What is it about food that gets this kid so worked up, I’m wondering?

Her choices for dinner were: hot dog; hamburger; potato salad; watermelon; cantaloupe; pineapple; baked beans; or chips.

She opted for chips.

Of course, chips not being a particularly satisfying meal, it’s now 7pm and she’s hungry.

“Hot Fries! Hot FRIES!” she’s yelling at my wife, meaning that her majesty, pointing at the front door, is requesting a trip to McDonald’s. She’s come to know french fries as ‘hot fries’ over time, as in ‘be careful, those fries are hot!’

But of course, when she hears the word ‘no’ – as in, ‘no, our lives don’t revolve around you NEARLY as much as you’re convinced they do’ – she breaks into hysterics and during the ensuing tantrum, my wife does her best to give her highness several other, more suitable options, something, say, without all the trans-fats and the cholesterol.

As I re-ascend the stairwell, they finally come to an impasse; the dictator’s demands go unmet by her subject the Mommy, and after tense negotiations, a compromise is reached; her majesty will have pasta.

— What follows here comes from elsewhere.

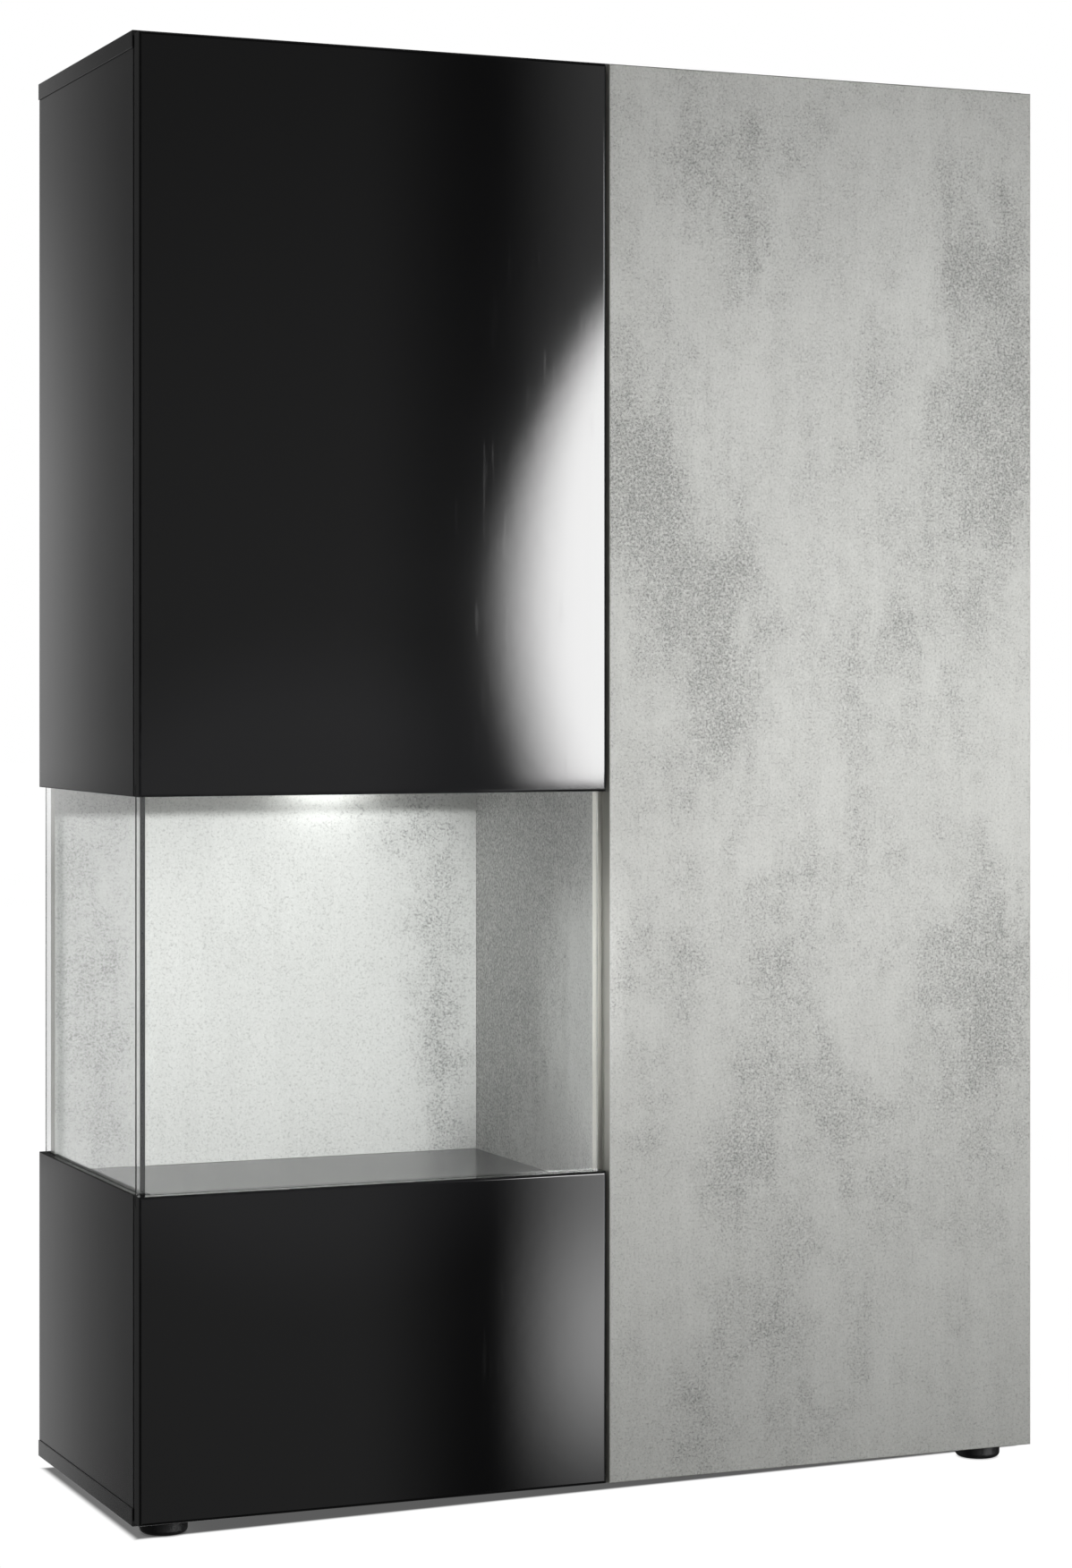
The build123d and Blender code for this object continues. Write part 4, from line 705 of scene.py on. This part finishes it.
def add_strip():
    """The glow of the display's own lamp: a strip light between its lens and the back board."""
    lens_low, lens_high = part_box("led_spot_lens")
    x = ((lens_low + lens_high) / 2).x
    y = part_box("display_back_board")[0].y - STRIP_GAP
    area("display_lamp", STRIP_SIZE, (x, y, lens_low.z - STRIP_DROP), (x, y, 0.0), STRIP_POWER)


def add_world():
    """White to the camera, dim as a light, and dimmer still in gloss that mirrors what is in front."""
    world = bpy.data.worlds.new("studio")
    bpy.context.scene.world = world
    world.use_nodes = True
    tree = world.node_tree
    tree.nodes.clear()
    path = tree.nodes.new("ShaderNodeLightPath")
    direction = tree.nodes.new("ShaderNodeTexCoord")
    split = tree.nodes.new("ShaderNodeSeparateXYZ")
    tree.links.new(direction.outputs["Generated"], split.inputs[0])
    mirrored = tree.nodes.new("ShaderNodeMapRange")
    for socket, value in zip(mirrored.inputs[1:5], (-WORLD_TURN, WORLD_TURN, *WORLD_MIRRORED)):
        socket.default_value = value
    tree.links.new(split.outputs["Y"], mirrored.inputs[0])
    seen = tree.nodes.new("ShaderNodeMix")
    seen.inputs["A"].default_value = WORLD_LIGHT
    seen.inputs["B"].default_value = WORLD_SEEN
    tree.links.new(path.outputs["Is Camera Ray"], seen.inputs["Factor"])
    strength = tree.nodes.new("ShaderNodeMix")
    tree.links.new(seen.outputs["Result"], strength.inputs["A"])
    tree.links.new(mirrored.outputs[0], strength.inputs["B"])
    tree.links.new(path.outputs["Is Glossy Ray"], strength.inputs["Factor"])
    sky = tree.nodes.new("ShaderNodeBackground")
    sky.inputs["Color"].default_value = WHITE
    tree.links.new(strength.outputs["Result"], sky.inputs["Strength"])
    output = tree.nodes.new("ShaderNodeOutputWorld")
    tree.links.new(sky.outputs[0], output.inputs["Surface"])


def add_camera():
    """The camera stands to the left in front of the cabinet and looks level."""
    data = bpy.data.cameras.new("camera")
    data.lens = 83.4
    data.sensor_fit = "VERTICAL"
    data.sensor_height = 36.0
    data.shift_y = -0.0665
    data.clip_end = 100.0
    camera = bpy.data.objects.new("camera", data)
    bpy.context.scene.collection.objects.link(camera)
    camera.location = (-1.4065, -3.3588, 0.787)
    camera.rotation_euler = (math.radians(90.0), 0.0, math.radians(-22.7))
    bpy.context.scene.camera = camera


add_floor()

# What the gloss panels mirror: a disc in the upper one, a soft lamp in the lower one, and two dim walls.
card("key_card", low=(0.4, 0.615), high=(3.6, 2.6), y=-2.5, strength=19.6, fades=(),
     disc=(1.70, 0.91, 0.823, 0.105, 0.055))
card("right_wall", low=(0.8, -1.2), high=(3.6, 2.6), y=-2.49, strength=0.65, fades=(
    (X, 0.815, 1.05, 0.0, 1.0),
))
card("low_card", low=(0.8, -1.2), high=(3.6, 0.16), y=-2.51, strength=4.9, fades=(
    (X, 0.815, 1.04, 0.0, 1.0),
    (Z, -0.62, -0.30, 0.0, 1.0),
    (Z, -0.28, -0.04, 1.0, 0.5),
    (Z, -0.04, 0.15, 1.0, 0.0),
))
card("left_wall", low=(-2.4, -1.2), high=(0.9, 2.6), y=-2.52, strength=0.25, fades=(
    (X, 0.58, 0.81, 1.0, 0.0),
    (Z, 0.7, 2.0, 1.0, 0.55),
))

# What the satin left side mirrors, above and below its pane.
SIDE_FADES = ((X, -0.63, -0.49, 0.0, 1.0), (X, -0.23, -0.09, 1.0, 0.0))
card("side_card_high", low=(-0.9, 0.55), high=(0.0, 1.9), y=0.45, strength=1.02, fades=(
    (Z, 0.57, 0.70, 0.0, 1.0),
    (Z, 0.95, 1.45, 1.0, 0.4),
) + SIDE_FADES)
card("side_card_low", low=(-0.9, -0.6), high=(0.0, 0.36), y=0.45, strength=0.70, fades=(
    (Z, 0.25, 0.33, 1.0, 0.0),
) + SIDE_FADES)

# The lamps that carry the even light.
area("front", size=(0.5, 0.5), centre=(-1.25, -3.3, 1.10), target=(-0.1, 0.0, 0.6), power=4.0)
area("key", size=(0.5, 0.5), centre=(0.30, -1.17, 0.75), target=(0.24, 0.0, 0.75), power=8.8)
area("overhead", size=(2.6, 2.6), centre=(0.0, 1.4, 3.4), target=(0.0, 0.4, 0.0), power=10.0)
area("rear", size=(1.6, 2.0), centre=(-1.5, 3.2, 1.6), target=(0.0, 0.0, 0.7), power=20.0)

# A narrow beam into the display, and one along the front at the gap between the doors.
beam("display_beam", centre=(-0.55, -3.3, 0.96), target=(-0.285, 0.0, 0.50),
     power=440.0, angle=10.7, blend=0.22, radius=0.05)
beam("edge_beam", centre=(-2.3, -0.47, 0.60), target=(0.0, -0.18, 0.46),
     power=55.0, angle=9.0, blend=0.9, radius=0.03)
add_strip()

add_world()
add_camera()
bpy.context.scene.view_settings.view_transform = "Standard"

I return to my spot upstairs and after removing a furnace vent cover, I resume painting only to find another set of negotiations are going on behind closed doors, and just within earshot. I’m not sure which war is being discussed – most likely WW2 judging by the machine gun noises? – but the Generals are hard at work in the planning stages of an invasion, as several lower level officers are being chastised for their poor execution in the face of an intense enemy embankment.

I can’t quite make out everything, but it’s clear from what I’m hearing that things aren’t going well for one side in the war.

There are many, many sounds that bring joy in life, but none quite as intensely for me as the sound of a boy making machine gun noises and explosions while he’s playing with the standby of boyhood: army guys.

Our 12-year-old is directly behind the door where I’m painting, completely unaware that a spy is straining to hear his generals.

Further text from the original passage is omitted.